● GIVEN EXERCISE
Return the complete listing that follows, with each line reproduced exactly.

· · · ·

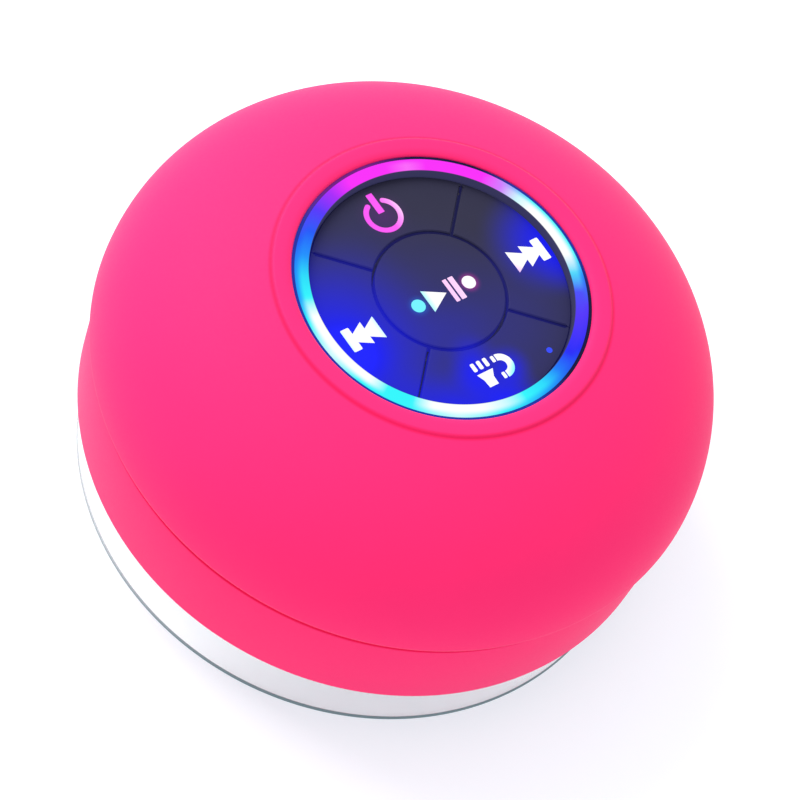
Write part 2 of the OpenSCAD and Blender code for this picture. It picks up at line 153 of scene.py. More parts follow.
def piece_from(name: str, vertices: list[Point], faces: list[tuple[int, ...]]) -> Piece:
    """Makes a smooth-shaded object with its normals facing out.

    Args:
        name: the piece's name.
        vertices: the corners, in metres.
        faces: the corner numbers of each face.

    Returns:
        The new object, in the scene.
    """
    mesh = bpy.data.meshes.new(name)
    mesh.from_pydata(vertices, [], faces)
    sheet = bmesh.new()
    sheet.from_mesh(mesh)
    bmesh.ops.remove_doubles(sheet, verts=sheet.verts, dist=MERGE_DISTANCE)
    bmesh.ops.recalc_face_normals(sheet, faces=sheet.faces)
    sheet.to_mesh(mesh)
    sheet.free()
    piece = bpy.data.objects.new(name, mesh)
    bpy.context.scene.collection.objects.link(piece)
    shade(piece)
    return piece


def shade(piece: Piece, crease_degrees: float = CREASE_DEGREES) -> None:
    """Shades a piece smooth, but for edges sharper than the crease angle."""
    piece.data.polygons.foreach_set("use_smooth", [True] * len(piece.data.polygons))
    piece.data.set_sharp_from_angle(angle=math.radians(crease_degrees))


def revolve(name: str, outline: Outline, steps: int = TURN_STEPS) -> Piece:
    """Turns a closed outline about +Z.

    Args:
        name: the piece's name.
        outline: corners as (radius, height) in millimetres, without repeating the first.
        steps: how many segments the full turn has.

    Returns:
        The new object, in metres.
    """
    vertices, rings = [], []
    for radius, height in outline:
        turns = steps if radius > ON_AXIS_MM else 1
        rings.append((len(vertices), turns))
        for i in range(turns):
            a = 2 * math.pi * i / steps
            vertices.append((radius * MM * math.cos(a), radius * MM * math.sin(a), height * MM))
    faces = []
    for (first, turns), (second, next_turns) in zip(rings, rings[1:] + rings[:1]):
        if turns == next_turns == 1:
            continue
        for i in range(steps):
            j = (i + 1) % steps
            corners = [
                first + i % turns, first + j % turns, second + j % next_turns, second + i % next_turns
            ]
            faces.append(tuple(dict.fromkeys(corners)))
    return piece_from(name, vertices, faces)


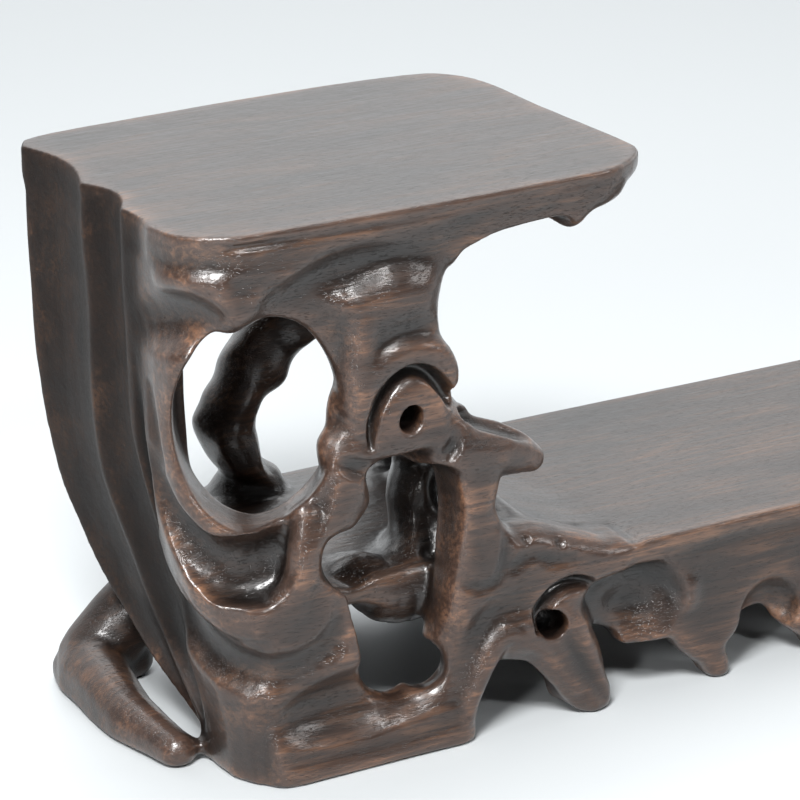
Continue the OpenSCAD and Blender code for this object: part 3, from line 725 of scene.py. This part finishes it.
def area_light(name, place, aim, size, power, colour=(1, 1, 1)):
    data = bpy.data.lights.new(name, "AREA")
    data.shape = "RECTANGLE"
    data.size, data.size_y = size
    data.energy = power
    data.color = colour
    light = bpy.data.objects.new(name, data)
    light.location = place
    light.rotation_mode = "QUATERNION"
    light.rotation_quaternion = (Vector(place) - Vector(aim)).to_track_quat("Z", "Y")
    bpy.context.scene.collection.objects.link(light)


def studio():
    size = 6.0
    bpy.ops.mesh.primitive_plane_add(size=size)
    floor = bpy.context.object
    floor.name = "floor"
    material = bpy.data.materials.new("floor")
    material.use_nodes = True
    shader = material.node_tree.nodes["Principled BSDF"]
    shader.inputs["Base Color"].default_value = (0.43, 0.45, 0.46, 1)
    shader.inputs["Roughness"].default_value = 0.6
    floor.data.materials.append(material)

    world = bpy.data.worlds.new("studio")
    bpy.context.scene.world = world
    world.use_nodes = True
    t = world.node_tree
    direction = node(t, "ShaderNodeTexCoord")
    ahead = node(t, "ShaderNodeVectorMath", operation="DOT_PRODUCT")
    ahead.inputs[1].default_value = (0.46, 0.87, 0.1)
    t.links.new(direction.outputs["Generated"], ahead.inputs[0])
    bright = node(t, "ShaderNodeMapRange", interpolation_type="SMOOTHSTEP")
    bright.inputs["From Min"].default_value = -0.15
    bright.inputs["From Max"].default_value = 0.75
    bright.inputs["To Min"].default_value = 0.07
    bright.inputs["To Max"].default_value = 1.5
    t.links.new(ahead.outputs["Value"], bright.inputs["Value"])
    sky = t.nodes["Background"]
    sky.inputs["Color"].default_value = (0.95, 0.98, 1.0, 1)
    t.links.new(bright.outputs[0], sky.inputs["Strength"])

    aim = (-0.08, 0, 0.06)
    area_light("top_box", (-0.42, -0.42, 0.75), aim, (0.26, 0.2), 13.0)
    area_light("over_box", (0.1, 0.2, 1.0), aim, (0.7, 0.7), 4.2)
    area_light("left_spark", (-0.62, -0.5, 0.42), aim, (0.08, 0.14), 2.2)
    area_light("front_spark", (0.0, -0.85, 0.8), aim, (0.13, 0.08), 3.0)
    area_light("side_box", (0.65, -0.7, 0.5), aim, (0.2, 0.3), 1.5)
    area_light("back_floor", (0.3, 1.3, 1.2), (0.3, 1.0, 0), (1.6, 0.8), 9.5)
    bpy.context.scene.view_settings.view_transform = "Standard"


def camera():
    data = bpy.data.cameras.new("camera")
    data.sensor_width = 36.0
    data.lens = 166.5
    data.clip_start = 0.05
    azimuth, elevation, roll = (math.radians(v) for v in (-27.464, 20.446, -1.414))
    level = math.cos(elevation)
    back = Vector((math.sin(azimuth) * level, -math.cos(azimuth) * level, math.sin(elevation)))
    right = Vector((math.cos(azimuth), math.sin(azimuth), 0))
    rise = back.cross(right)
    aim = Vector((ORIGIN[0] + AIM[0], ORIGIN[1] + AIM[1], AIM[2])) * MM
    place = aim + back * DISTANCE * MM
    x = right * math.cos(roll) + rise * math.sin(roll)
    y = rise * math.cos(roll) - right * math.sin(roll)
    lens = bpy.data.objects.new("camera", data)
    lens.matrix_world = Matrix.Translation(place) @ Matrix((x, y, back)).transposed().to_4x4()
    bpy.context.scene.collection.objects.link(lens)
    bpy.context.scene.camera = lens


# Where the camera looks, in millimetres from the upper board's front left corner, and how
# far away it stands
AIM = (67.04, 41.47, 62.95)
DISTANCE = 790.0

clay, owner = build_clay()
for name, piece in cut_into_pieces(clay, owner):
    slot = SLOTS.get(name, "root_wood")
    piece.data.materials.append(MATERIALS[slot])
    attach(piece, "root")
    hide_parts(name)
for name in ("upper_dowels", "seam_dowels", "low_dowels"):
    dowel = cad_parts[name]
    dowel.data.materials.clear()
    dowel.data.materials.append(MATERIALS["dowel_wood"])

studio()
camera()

· · · ·

● WRITTEN ANSWER
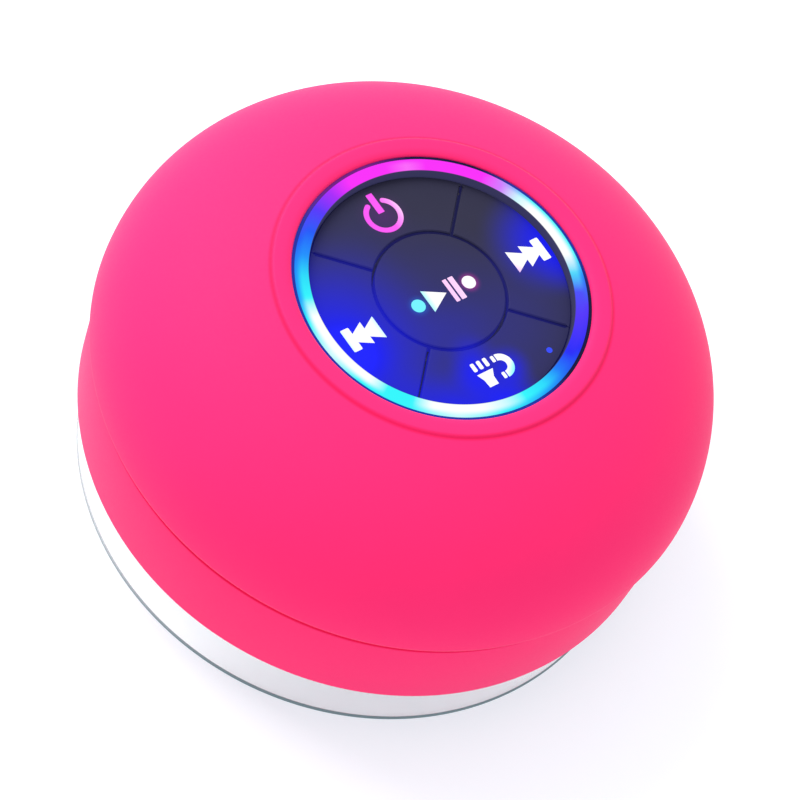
Write part 2 of the OpenSCAD and Blender code for this picture. It picks up at line 153 of scene.py. More parts follow.
def piece_from(name: str, vertices: list[Point], faces: list[tuple[int, ...]]) -> Piece:
    """Makes a smooth-shaded object with its normals facing out.

    Args:
        name: the piece's name.
        vertices: the corners, in metres.
        faces: the corner numbers of each face.

    Returns:
        The new object, in the scene.
    """
    mesh = bpy.data.meshes.new(name)
    mesh.from_pydata(vertices, [], faces)
    sheet = bmesh.new()
    sheet.from_mesh(mesh)
    bmesh.ops.remove_doubles(sheet, verts=sheet.verts, dist=MERGE_DISTANCE)
    bmesh.ops.recalc_face_normals(sheet, faces=sheet.faces)
    sheet.to_mesh(mesh)
    sheet.free()
    piece = bpy.data.objects.new(name, mesh)
    bpy.context.scene.collection.objects.link(piece)
    shade(piece)
    return piece


def shade(piece: Piece, crease_degrees: float = CREASE_DEGREES) -> None:
    """Shades a piece smooth, but for edges sharper than the crease angle."""
    piece.data.polygons.foreach_set("use_smooth", [True] * len(piece.data.polygons))
    piece.data.set_sharp_from_angle(angle=math.radians(crease_degrees))


def revolve(name: str, outline: Outline, steps: int = TURN_STEPS) -> Piece:
    """Turns a closed outline about +Z.

    Args:
        name: the piece's name.
        outline: corners as (radius, height) in millimetres, without repeating the first.
        steps: how many segments the full turn has.

    Returns:
        The new object, in metres.
    """
    vertices, rings = [], []
    for radius, height in outline:
        turns = steps if radius > ON_AXIS_MM else 1
        rings.append((len(vertices), turns))
        for i in range(turns):
            a = 2 * math.pi * i / steps
            vertices.append((radius * MM * math.cos(a), radius * MM * math.sin(a), height * MM))
    faces = []
    for (first, turns), (second, next_turns) in zip(rings, rings[1:] + rings[:1]):
        if turns == next_turns == 1:
            continue
        for i in range(steps):
            j = (i + 1) % steps
            corners = [
                first + i % turns, first + j % turns, second + j % next_turns, second + i % next_turns
            ]
            faces.append(tuple(dict.fromkeys(corners)))
    return piece_from(name, vertices, faces)


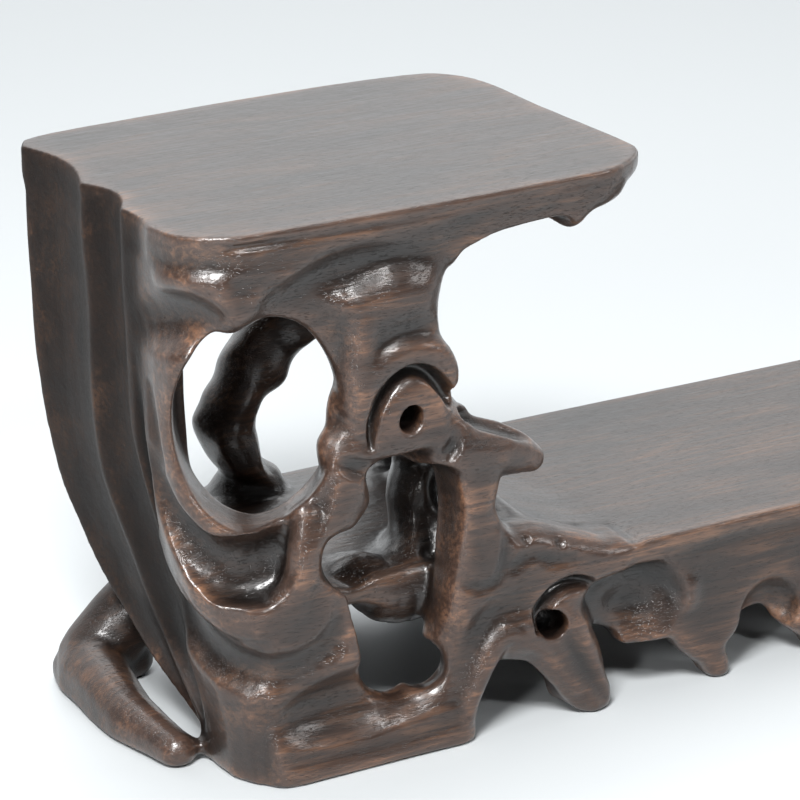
Continue the OpenSCAD and Blender code for this object: part 3, from line 725 of scene.py. This part finishes it.
def area_light(name, place, aim, size, power, colour=(1, 1, 1)):
    data = bpy.data.lights.new(name, "AREA")
    data.shape = "RECTANGLE"
    data.size, data.size_y = size
    data.energy = power
    data.color = colour
    light = bpy.data.objects.new(name, data)
    light.location = place
    light.rotation_mode = "QUATERNION"
    light.rotation_quaternion = (Vector(place) - Vector(aim)).to_track_quat("Z", "Y")
    bpy.context.scene.collection.objects.link(light)


def studio():
    size = 6.0
    bpy.ops.mesh.primitive_plane_add(size=size)
    floor = bpy.context.object
    floor.name = "floor"
    material = bpy.data.materials.new("floor")
    material.use_nodes = True
    shader = material.node_tree.nodes["Principled BSDF"]
    shader.inputs["Base Color"].default_value = (0.43, 0.45, 0.46, 1)
    shader.inputs["Roughness"].default_value = 0.6
    floor.data.materials.append(material)

    world = bpy.data.worlds.new("studio")
    bpy.context.scene.world = world
    world.use_nodes = True
    t = world.node_tree
    direction = node(t, "ShaderNodeTexCoord")
    ahead = node(t, "ShaderNodeVectorMath", operation="DOT_PRODUCT")
    ahead.inputs[1].default_value = (0.46, 0.87, 0.1)
    t.links.new(direction.outputs["Generated"], ahead.inputs[0])
    bright = node(t, "ShaderNodeMapRange", interpolation_type="SMOOTHSTEP")
    bright.inputs["From Min"].default_value = -0.15
    bright.inputs["From Max"].default_value = 0.75
    bright.inputs["To Min"].default_value = 0.07
    bright.inputs["To Max"].default_value = 1.5
    t.links.new(ahead.outputs["Value"], bright.inputs["Value"])
    sky = t.nodes["Background"]
    sky.inputs["Color"].default_value = (0.95, 0.98, 1.0, 1)
    t.links.new(bright.outputs[0], sky.inputs["Strength"])

    aim = (-0.08, 0, 0.06)
    area_light("top_box", (-0.42, -0.42, 0.75), aim, (0.26, 0.2), 13.0)
    area_light("over_box", (0.1, 0.2, 1.0), aim, (0.7, 0.7), 4.2)
    area_light("left_spark", (-0.62, -0.5, 0.42), aim, (0.08, 0.14), 2.2)
    area_light("front_spark", (0.0, -0.85, 0.8), aim, (0.13, 0.08), 3.0)
    area_light("side_box", (0.65, -0.7, 0.5), aim, (0.2, 0.3), 1.5)
    area_light("back_floor", (0.3, 1.3, 1.2), (0.3, 1.0, 0), (1.6, 0.8), 9.5)
    bpy.context.scene.view_settings.view_transform = "Standard"


def camera():
    data = bpy.data.cameras.new("camera")
    data.sensor_width = 36.0
    data.lens = 166.5
    data.clip_start = 0.05
    azimuth, elevation, roll = (math.radians(v) for v in (-27.464, 20.446, -1.414))
    level = math.cos(elevation)
    back = Vector((math.sin(azimuth) * level, -math.cos(azimuth) * level, math.sin(elevation)))
    right = Vector((math.cos(azimuth), math.sin(azimuth), 0))
    rise = back.cross(right)
    aim = Vector((ORIGIN[0] + AIM[0], ORIGIN[1] + AIM[1], AIM[2])) * MM
    place = aim + back * DISTANCE * MM
    x = right * math.cos(roll) + rise * math.sin(roll)
    y = rise * math.cos(roll) - right * math.sin(roll)
    lens = bpy.data.objects.new("camera", data)
    lens.matrix_world = Matrix.Translation(place) @ Matrix((x, y, back)).transposed().to_4x4()
    bpy.context.scene.collection.objects.link(lens)
    bpy.context.scene.camera = lens


# Where the camera looks, in millimetres from the upper board's front left corner, and how
# far away it stands
AIM = (67.04, 41.47, 62.95)
DISTANCE = 790.0

clay, owner = build_clay()
for name, piece in cut_into_pieces(clay, owner):
    slot = SLOTS.get(name, "root_wood")
    piece.data.materials.append(MATERIALS[slot])
    attach(piece, "root")
    hide_parts(name)
for name in ("upper_dowels", "seam_dowels", "low_dowels"):
    dowel = cad_parts[name]
    dowel.data.materials.clear()
    dowel.data.materials.append(MATERIALS["dowel_wood"])

studio()
camera()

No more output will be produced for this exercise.